Here are some entries; quote each one exactly.

══ Material for this task ══

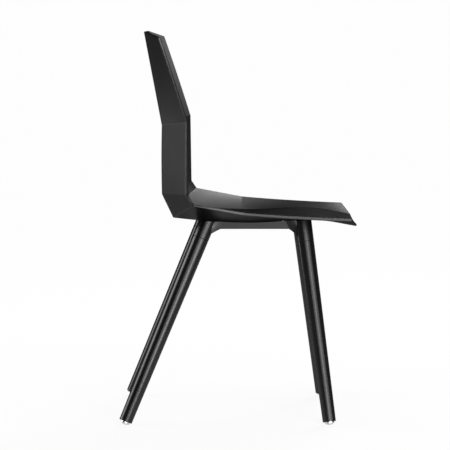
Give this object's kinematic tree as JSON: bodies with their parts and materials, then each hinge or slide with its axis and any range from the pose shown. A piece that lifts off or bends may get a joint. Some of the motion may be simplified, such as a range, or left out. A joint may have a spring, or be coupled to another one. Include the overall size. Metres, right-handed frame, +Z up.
{
  "type": "side chair",
  "caption": "Armless side chair with a faceted one-piece plastic shell on four splayed, tapered round legs, black throughout, with metal glides",
  "frame": {"origin": "on the floor, under the centre of the chair's outer box", "axes": "+Z up, the front of the seat faces -Y, +X is the sitter's left; the chair is the same on both sides of X = 0"},
  "size_m": [0.51, 0.5054, 0.8318],
  "materials": {
    "shell_plastic": "fine satin moulding texture, soft wide highlights",
    "leg_lacquer": "turned hardwood under smooth, glossy black lacquer, grain closed",
    "casting_coating": "smooth, glossy black powder coating on cast aluminium",
    "rail_coating": "satin black powder coating on flat steel bar",
    "glide_nickel": "bright nickel plating, brushed dull where it stands on the floor",
    "fastener_steel": "zinc-plated steel, fine turned marks",
    "insert_brass": "plain turned brass",
    "pad_rubber": "matte black rubber"
  },
  "bodies": {
    "root": {"seat_shell": "shell_plastic", "leg_front_left": "leg_lacquer", "leg_front_right": "leg_lacquer", "leg_rear_left": "leg_lacquer", "leg_rear_right": "leg_lacquer", "side_casting_left": "casting_coating", "side_casting_right": "casting_coating", "cross_rail_front": "rail_coating", "cross_rail_rear": "rail_coating", "glide_front_left": "glide_nickel", "glide_front_right": "glide_nickel", "glide_rear_left": "glide_nickel", "glide_rear_right": "glide_nickel", "glide_nails": "fastener_steel", "shell_washers": "fastener_steel", "shell_screws": "fastener_steel", "rail_screws": "fastener_steel", "leg_washers": "fastener_steel", "leg_bolts": "fastener_steel", "leg_bushes": "insert_brass", "shell_inserts": "insert_brass", "pad_front_left": "pad_rubber", "pad_front_right": "pad_rubber", "pad_rear_left": "pad_rubber", "pad_rear_right": "pad_rubber"}
  },
  "joints": []
}
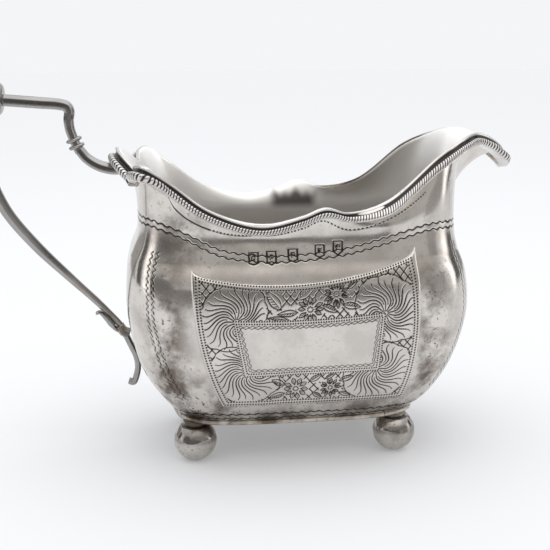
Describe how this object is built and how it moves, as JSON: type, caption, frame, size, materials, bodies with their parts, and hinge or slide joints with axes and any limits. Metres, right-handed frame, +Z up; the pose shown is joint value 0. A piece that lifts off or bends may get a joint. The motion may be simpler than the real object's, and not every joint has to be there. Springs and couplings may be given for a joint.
{
  "type": "footed silver cream jug",
  "caption": "Oblong silver cream jug with gadrooned rim, pouring lip, engraved side panels, high-shouldered handle and ball feet.",
  "frame": {"origin": "under the middle of the whole jug, on the plane its feet rest on", "axes": "+X towards the pouring lip, handle on -X, +Z up; the jug is mirrored across the XZ plane"},
  "size_m": [0.1618, 0.0656, 0.1121],
  "materials": {
    "body_silver": "aged polished silver sheet with soft tarnish",
    "border_silver": "bright cast silver, dark in the hollows",
    "feet_silver": "polished silver, tarnished near the joints",
    "handle_silver": "polished silver strap, darker on its faces",
    "tarnished_silver": "silver with brown-grey tarnish"
  },
  "bodies": {
    "root": {"body_wall": "body_silver", "base_plate": "tarnished_silver", "rim_border_left": "border_silver", "rim_border_right": "border_silver", "rim_border_back": "border_silver", "foot_ball_front_left": "feet_silver", "foot_ball_front_right": "feet_silver", "foot_ball_back_left": "feet_silver", "foot_ball_back_right": "feet_silver", "foot_collar_front_left": "tarnished_silver", "foot_collar_front_right": "tarnished_silver", "foot_collar_back_left": "tarnished_silver", "foot_collar_back_right": "tarnished_silver", "handle_root": "handle_silver", "handle_ring_lower": "handle_silver", "handle_ring_upper": "handle_silver", "handle_riser": "handle_silver", "handle_top_bar": "handle_silver", "handle_bead": "handle_silver", "handle_sweep": "handle_silver", "handle_leaf": "handle_silver", "handle_pad": "tarnished_silver", "handle_tail": "handle_silver"}
  },
  "joints": []
}
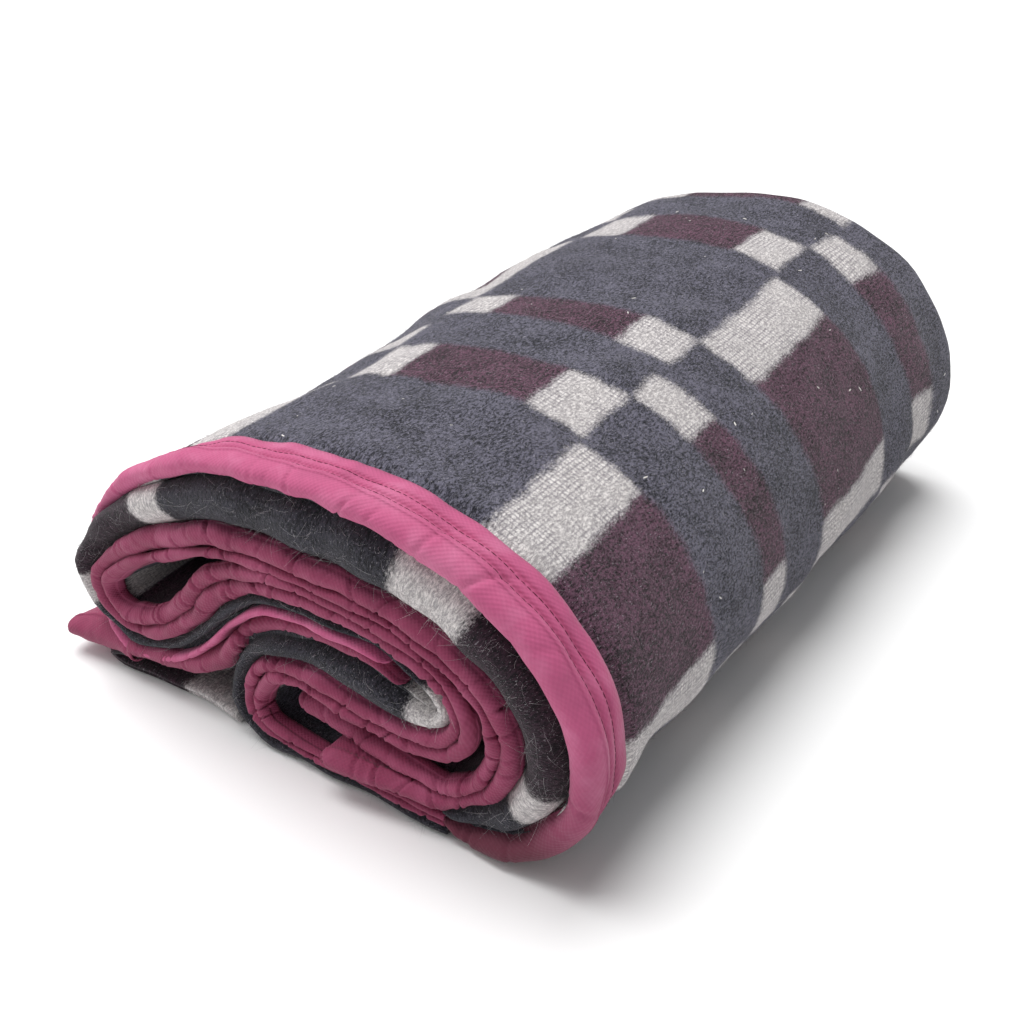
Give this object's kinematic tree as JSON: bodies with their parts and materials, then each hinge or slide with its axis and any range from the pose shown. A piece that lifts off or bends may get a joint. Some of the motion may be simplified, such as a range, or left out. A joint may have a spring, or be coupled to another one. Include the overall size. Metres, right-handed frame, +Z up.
{
  "type": "rolled blanket",
  "caption": "Thick brushed wool blanket in a dark block check with a woven ribbon binding, folded into a strip and rolled up into a flattened roll.",
  "frame": {"origin": "centre of the roll's footprint, at the surface it lies on", "axes": "+Z up, the roll's axis along Y, the end with the bound edges at -Y"},
  "size_m": [0.2636, 0.357, 0.1335],
  "materials": {
    "brushed_wool": "brushed woven wool in a grey, maroon and off-white block check",
    "ribbon": "woven twill ribbon in deep pink"
  },
  "bodies": {
    "root": {"blanket_cloth": "brushed_wool", "binding_outer_edge": "ribbon", "binding_second_edge": "ribbon", "binding_inner_edge": "ribbon", "binding_outer_return": "ribbon", "binding_loose_end": "ribbon", "bound_corner": "ribbon"}
  },
  "joints": []
}
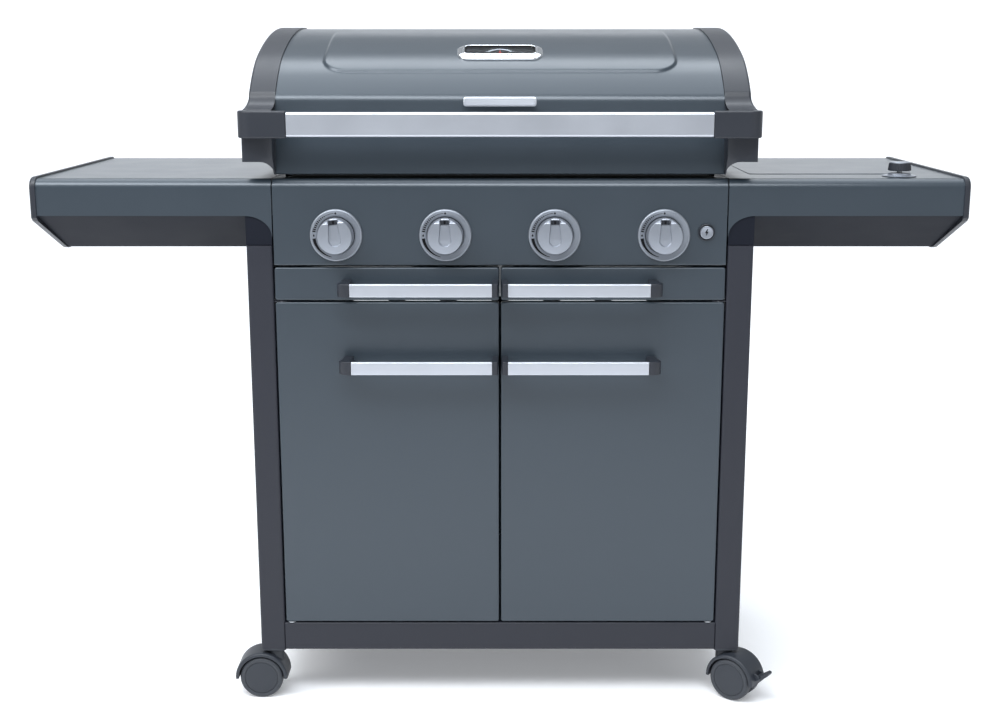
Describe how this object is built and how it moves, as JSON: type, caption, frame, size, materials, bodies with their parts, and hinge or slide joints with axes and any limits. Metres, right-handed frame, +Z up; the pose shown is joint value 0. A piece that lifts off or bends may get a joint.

═══

- _Task result_
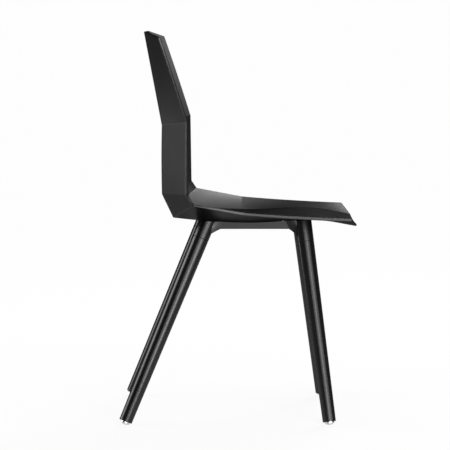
Give this object's kinematic tree as JSON: bodies with their parts and materials, then each hinge or slide with its axis and any range from the pose shown. A piece that lifts off or bends may get a joint. Some of the motion may be simplified, such as a range, or left out. A joint may have a spring, or be coupled to another one. Include the overall size. Metres, right-handed frame, +Z up.
{
  "type": "side chair",
  "caption": "Armless side chair with a faceted one-piece plastic shell on four splayed, tapered round legs, black throughout, with metal glides",
  "frame": {"origin": "on the floor, under the centre of the chair's outer box", "axes": "+Z up, the front of the seat faces -Y, +X is the sitter's left; the chair is the same on both sides of X = 0"},
  "size_m": [0.51, 0.5054, 0.8318],
  "materials": {
    "shell_plastic": "fine satin moulding texture, soft wide highlights",
    "leg_lacquer": "turned hardwood under smooth, glossy black lacquer, grain closed",
    "casting_coating": "smooth, glossy black powder coating on cast aluminium",
    "rail_coating": "satin black powder coating on flat steel bar",
    "glide_nickel": "bright nickel plating, brushed dull where it stands on the floor",
    "fastener_steel": "zinc-plated steel, fine turned marks",
    "insert_brass": "plain turned brass",
    "pad_rubber": "matte black rubber"
  },
  "bodies": {
    "root": {"seat_shell": "shell_plastic", "leg_front_left": "leg_lacquer", "leg_front_right": "leg_lacquer", "leg_rear_left": "leg_lacquer", "leg_rear_right": "leg_lacquer", "side_casting_left": "casting_coating", "side_casting_right": "casting_coating", "cross_rail_front": "rail_coating", "cross_rail_rear": "rail_coating", "glide_front_left": "glide_nickel", "glide_front_right": "glide_nickel", "glide_rear_left": "glide_nickel", "glide_rear_right": "glide_nickel", "glide_nails": "fastener_steel", "shell_washers": "fastener_steel", "shell_screws": "fastener_steel", "rail_screws": "fastener_steel", "leg_washers": "fastener_steel", "leg_bolts": "fastener_steel", "leg_bushes": "insert_brass", "shell_inserts": "insert_brass", "pad_front_left": "pad_rubber", "pad_front_right": "pad_rubber", "pad_rear_left": "pad_rubber", "pad_rear_right": "pad_rubber"}
  },
  "joints": []
}
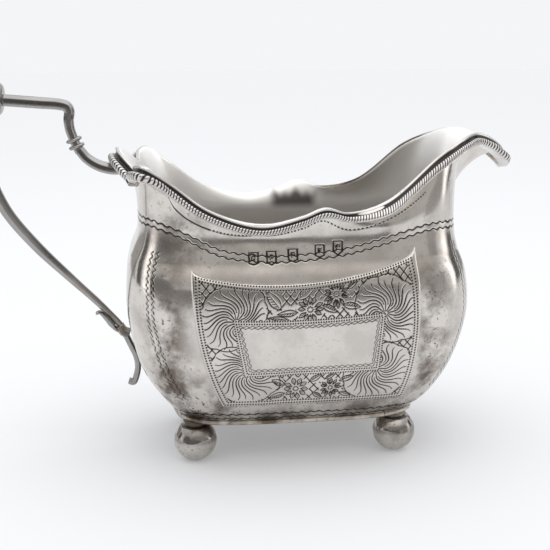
Describe how this object is built and how it moves, as JSON: type, caption, frame, size, materials, bodies with their parts, and hinge or slide joints with axes and any limits. Metres, right-handed frame, +Z up; the pose shown is joint value 0. A piece that lifts off or bends may get a joint. The motion may be simpler than the real object's, and not every joint has to be there. Springs and couplings may be given for a joint.
{
  "type": "footed silver cream jug",
  "caption": "Oblong silver cream jug with gadrooned rim, pouring lip, engraved side panels, high-shouldered handle and ball feet.",
  "frame": {"origin": "under the middle of the whole jug, on the plane its feet rest on", "axes": "+X towards the pouring lip, handle on -X, +Z up; the jug is mirrored across the XZ plane"},
  "size_m": [0.1618, 0.0656, 0.1121],
  "materials": {
    "body_silver": "aged polished silver sheet with soft tarnish",
    "border_silver": "bright cast silver, dark in the hollows",
    "feet_silver": "polished silver, tarnished near the joints",
    "handle_silver": "polished silver strap, darker on its faces",
    "tarnished_silver": "silver with brown-grey tarnish"
  },
  "bodies": {
    "root": {"body_wall": "body_silver", "base_plate": "tarnished_silver", "rim_border_left": "border_silver", "rim_border_right": "border_silver", "rim_border_back": "border_silver", "foot_ball_front_left": "feet_silver", "foot_ball_front_right": "feet_silver", "foot_ball_back_left": "feet_silver", "foot_ball_back_right": "feet_silver", "foot_collar_front_left": "tarnished_silver", "foot_collar_front_right": "tarnished_silver", "foot_collar_back_left": "tarnished_silver", "foot_collar_back_right": "tarnished_silver", "handle_root": "handle_silver", "handle_ring_lower": "handle_silver", "handle_ring_upper": "handle_silver", "handle_riser": "handle_silver", "handle_top_bar": "handle_silver", "handle_bead": "handle_silver", "handle_sweep": "handle_silver", "handle_leaf": "handle_silver", "handle_pad": "tarnished_silver", "handle_tail": "handle_silver"}
  },
  "joints": []
}
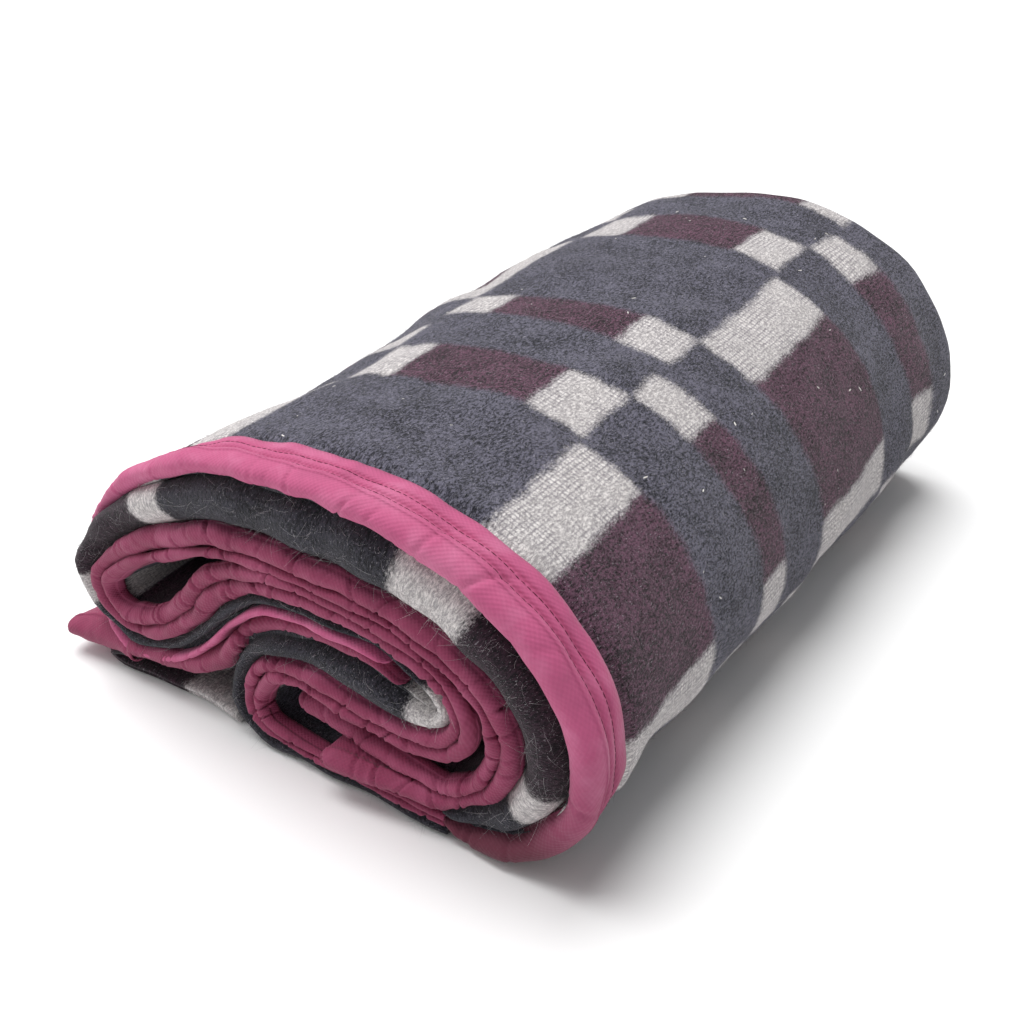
Give this object's kinematic tree as JSON: bodies with their parts and materials, then each hinge or slide with its axis and any range from the pose shown. A piece that lifts off or bends may get a joint. Some of the motion may be simplified, such as a range, or left out. A joint may have a spring, or be coupled to another one. Include the overall size. Metres, right-handed frame, +Z up.
{
  "type": "rolled blanket",
  "caption": "Thick brushed wool blanket in a dark block check with a woven ribbon binding, folded into a strip and rolled up into a flattened roll.",
  "frame": {"origin": "centre of the roll's footprint, at the surface it lies on", "axes": "+Z up, the roll's axis along Y, the end with the bound edges at -Y"},
  "size_m": [0.2636, 0.357, 0.1335],
  "materials": {
    "brushed_wool": "brushed woven wool in a grey, maroon and off-white block check",
    "ribbon": "woven twill ribbon in deep pink"
  },
  "bodies": {
    "root": {"blanket_cloth": "brushed_wool", "binding_outer_edge": "ribbon", "binding_second_edge": "ribbon", "binding_inner_edge": "ribbon", "binding_outer_return": "ribbon", "binding_loose_end": "ribbon", "bound_corner": "ribbon"}
  },
  "joints": []
}
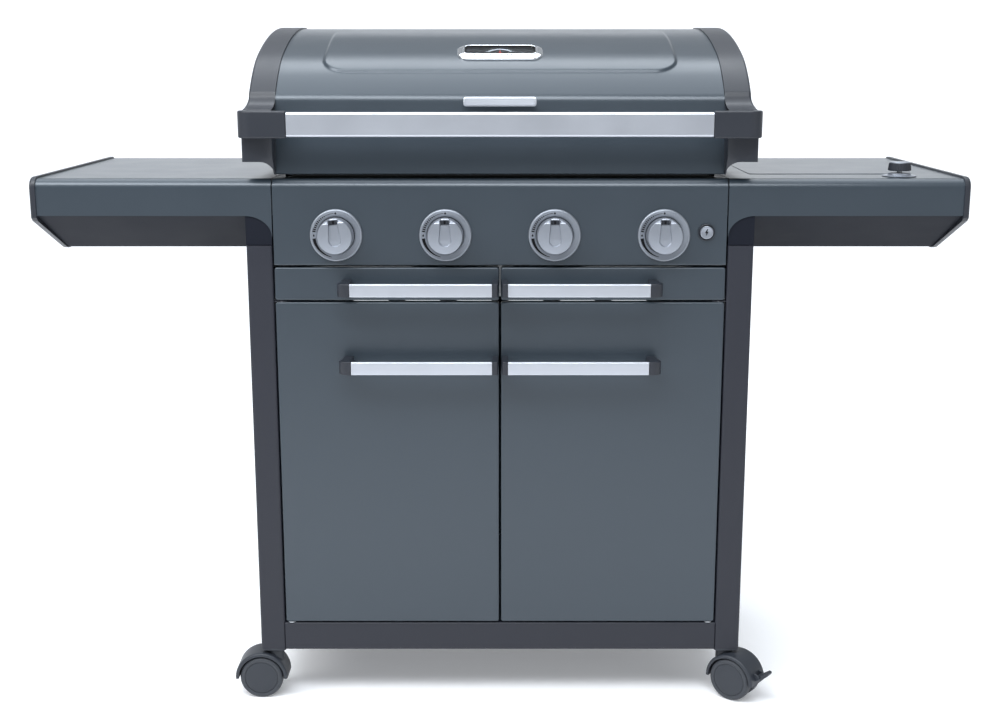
Describe how this object is built and how it moves, as JSON: type, caption, frame, size, materials, bodies with their parts, and hinge or slide joints with axes and any limits. Metres, right-handed frame, +Z up; the pose shown is joint value 0. A piece that lifts off or bends may get a joint.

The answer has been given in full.